The number of African immigrants that can vote has steadily increased over the past two decades. More than 1 million African immigrants living in the United States were American citizens in 2022, a Pew Research Center study found. And many of them also reside in battleground states like Pennsylvania.

But Evelyn Joe, who emigrated from Cameroon and now works on voter outreach and registration in Maryland, said Harris isn’t doing much to attract African immigrant voters.

When NOTUS asked what Harris’ campaign had done to attract African voters, Joe said “nothing.”

“The continental African vote, they consider it a Black vote,” Joe said. “But they have qualitatively different issues.”

The Harris campaign did not return a request for comment for this story, and the DNC declined comment.

In an effort to bolster targeted outreach, organizers with Africans in the Diaspora for Harris-Walz have taken matters into their own hands, developing a get-out-the-vote operation to reach voters in battleground states such as North Carolina, Pennsylvania and Georgia.

Guy Djoken, chair of the Maryland Democratic Party’s Continental African Diversity Leadership Council, said his group’s strategy mimics the one created by the Maryland Democratic Party, where the state apparatus dedicates specific resources to engage African immigrant communities.

“My mandate is to make sure that I represent the party very well within our constituency,” Djoken told NOTUS. “And make sure, whatever the concern, make sure the party listens to the constituency and does whatever it takes so that we can work together moving forward.”

The council also relies on county data to locate neighborhoods with dense African immigrant populations, with that data eventually given to the state party to help it turn out the vote in those communities.

Other states, however, are playing catch up to Maryland’s institutional support for African-immigrant voter outreach. Africans in the Diaspora for Harris-Walz, for instance, relies on social media and word of mouth to locate neighborhoods to canvas and knock on doors.

The group also hosts weekly Zoom calls where it plans bus tours, invites leaders in the Democratic Party to address voters and solicits contributions to Harris’ campaign.
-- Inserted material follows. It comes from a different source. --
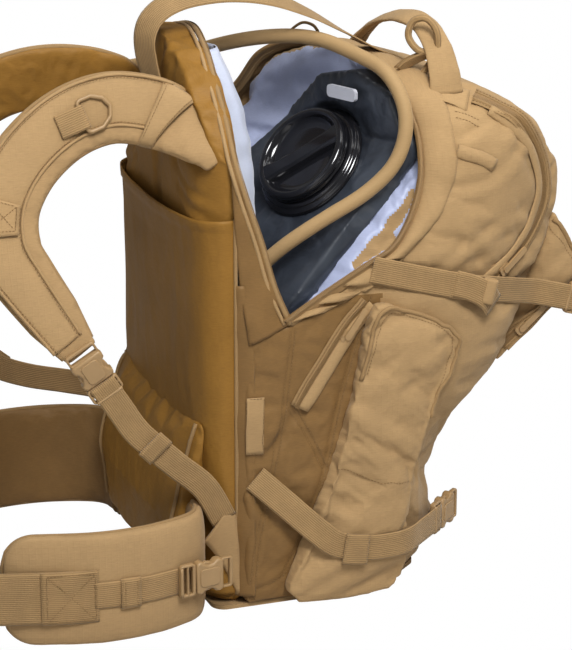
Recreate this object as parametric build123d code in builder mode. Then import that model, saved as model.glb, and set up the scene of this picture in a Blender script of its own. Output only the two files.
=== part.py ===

Eleonu described his group’s goals in three points: educate, empower and elect.

“The first part is we want to educate Africans about the vital importance of politics in our lives,” he said. “The second thing we do is try to empower individuals to learn the value of their votes and note that your vote is your only voice, and if you don’t vote, you don’t have a voice.”

“The goal is to actually go out there and vote,” he added.

Regardless, Africans in the Diaspora for Harris-Walz is operating full steam ahead and has reached upward of 25,000 voters since its inception, said Fatmata Barrie, one of the leaders of Africans in the Diaspora for Harris-Walz.

“People really wanted something like this, and so they gravitate toward it,” Barrie said. “This is where representation makes a difference. It’s important for when as Africans, we are trying to do things in the political environment that we support each other.”

The group also has its eyes on the role it could play in a possible Harris administration, and Barrie and her colleagues have begun talks with leaders in the Democratic Party to leverage the group’s power and influence on U.S.-Africa policy.

Barrie added that the plan is to ramp up lobbying for influence within a possible Harris administration as soon as the election is over.

“It’s top of the line on Nov. 6,” she said, referring to the day after Election Day. “Politicians believe that your vote, or lack thereof, can impact their ability to win. And so you work from that, organize, mobilize, raise funds, and you’re seen and you’re heard.”

The group is also looking to get more attention from the DNC to spur future investments into African-immigrant outreach efforts.

“They have ignored us for quite some time, but we are organized, mobilizing and also getting a message to the right people so that they know that we are here,” Djoken said. “We don’t want to be taken for granted.”


Tinashe Chingarande is a NOTUS reporter and an Allbritton Journalism Institute fellow.

Correction: This article has been updated to reflect the correct name of Africans in the Diaspora for Harris-Walz.